MP Al-Inizi, stands, straightens his wig and robes and then looks out to the House : "Thank you, Mr. Speaker. Today I rise in question of the American troop increase coming to our land. We have, apparently, Mr. Speaker, not been consulted with before this nor has the Parliament been asked about this. While PM al-Maliki is given broad deference in these times of trouble, there are some outlooks that do need to be discussed about such things."
In the background an MP says 'hear, hear!'
Raising his arms out, robes sliding slightly down his arms, MP Al-Inizi continues: "Are we or are we not the elected Parliament?"

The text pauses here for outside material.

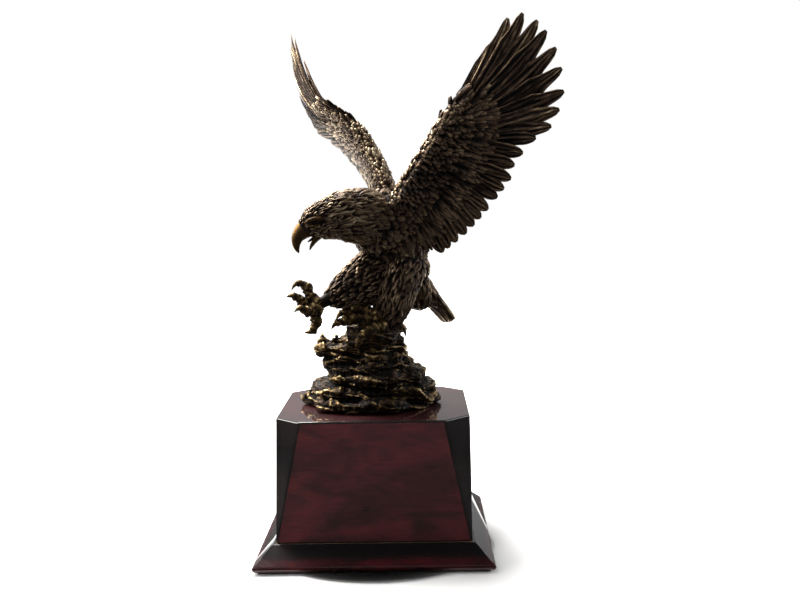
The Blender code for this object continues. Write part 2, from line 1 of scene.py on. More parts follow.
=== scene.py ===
"""The looks of a bronze eagle statuette on a lacquered rosewood plinth.

The file follows the trophy as it is put together: the room it stands in, the
wooden plinth from the felt up, the hardware inside it, the cast crag, and the
eagle from its feet to its beak.  Sizes are millimetres until a mesh is made.
"""
import math

import bmesh
import bpy
import numpy as np
from mathutils import Matrix, Vector


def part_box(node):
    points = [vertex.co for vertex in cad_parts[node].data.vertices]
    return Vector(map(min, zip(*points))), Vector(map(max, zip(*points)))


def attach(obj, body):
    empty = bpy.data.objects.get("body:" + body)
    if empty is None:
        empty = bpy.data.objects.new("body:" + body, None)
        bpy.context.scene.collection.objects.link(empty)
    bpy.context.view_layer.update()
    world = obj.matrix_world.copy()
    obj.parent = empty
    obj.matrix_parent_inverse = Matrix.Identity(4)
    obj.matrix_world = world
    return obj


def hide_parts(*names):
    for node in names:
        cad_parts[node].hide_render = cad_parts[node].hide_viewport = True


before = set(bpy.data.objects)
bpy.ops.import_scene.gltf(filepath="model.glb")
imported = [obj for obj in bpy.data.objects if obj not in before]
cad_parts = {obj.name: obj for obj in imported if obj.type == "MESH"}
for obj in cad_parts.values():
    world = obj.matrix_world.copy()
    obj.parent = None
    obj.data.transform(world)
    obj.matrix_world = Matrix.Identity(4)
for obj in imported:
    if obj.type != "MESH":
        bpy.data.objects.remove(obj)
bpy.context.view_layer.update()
MM = 0.001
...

A few voices cry out, 'hear! hear!'
Slowly lowering his arms and adjusting his robe MP Al-Inizi goes on: "Iraq is not an American state and President Bush must consult with us before making such decisions..."
MP Al-Alusi stands from the other side: "I object, Mr. Speaker!"
Over the murmur the Speaker says: "Order! There shall be order in the House!"
He bangs his gavel once, twice... and the House quiets.
The Speaker Addresses MP Al-Alusi: "You shall have your response in a moment, as Mr. Al-Inzini is near the end of his quota."
Turning to address MP Al-Inzini: "Are you finished Mr. Al-Inzini?"
MP Al-Inzini stands straighter: "No, Mr. Speaker I am not finished."
The Speaker gazes at him momentarily: "Then your additional comments will be added via the usual channels and counted as read into the record, you may sit down."
MP Al-Inzini had obviously been prepared for more, but sits quietly.
"You may rise in response, Mr. Al-Alusi."
MP Al-Alusi leans forward then scans the House: "I thank you, Mr. Speaker. As a Parliament have we or have we not elected a Government?"
Multiple voices heard in a babble, 'hear! hear!', 'so true!', 'without doubt!'.
The gavel raps once.
MP Al-Alusi nods slightly to the Speaker: "May I remind the House that we would not be sitting here from our ridings if the United States had not come in to help us?"
Again the babble of voices in the background, 'hear! hear!', 'yes, exactly!', 'dawning day!'
It subsides quickly, the Speaker lifting the gavel but not rapping it down.
MP Al-Alusi gazes intently at the minority party: "The Americans have come from a far off land to help us and protect us to build a democracy where none had ever been before! And look at how we treat them by the way our own security forces have been unable to stop the hot heads!"
Many members stomp their feet rhythmically over and over, no voice can be heard.
The gavel comes down: "There shall be order in the House!"
The members slow and then stop, mindful of their place.
MP Al-Alusi purses his lips, then looks over the House: "But what do you have? Shall we stop this bluster and nonsense? By building a democracy we do have the right to vote if the members will it! May I table the motion to have the Parliament vote on accepting the American offer, Mr. Speaker?"
A stunned silence goes throughout the House.
"Gladly, Mr. Al-Alusi. Member Al-Alusi has tabled a motion to have the House vote on accepting or rejecting the American proposal to send more American troops to help the Iraqi Security situation. Can we have a second for this motion?"
Silence is heard throughout the House.
MP Al-Alusi smiles as he looks around, his voting block smiling or frowning, knowing that any 'second' would soon bring down the Government. The Opposition was likewise silent... speak up now and things get worse very, very quickly.
"Not hearing the necessary 'second' the motion is taken from the table for consideration."
But it should help to give just a bit of perspective on things.
Remember that YESTERDAY was the last day for complaints.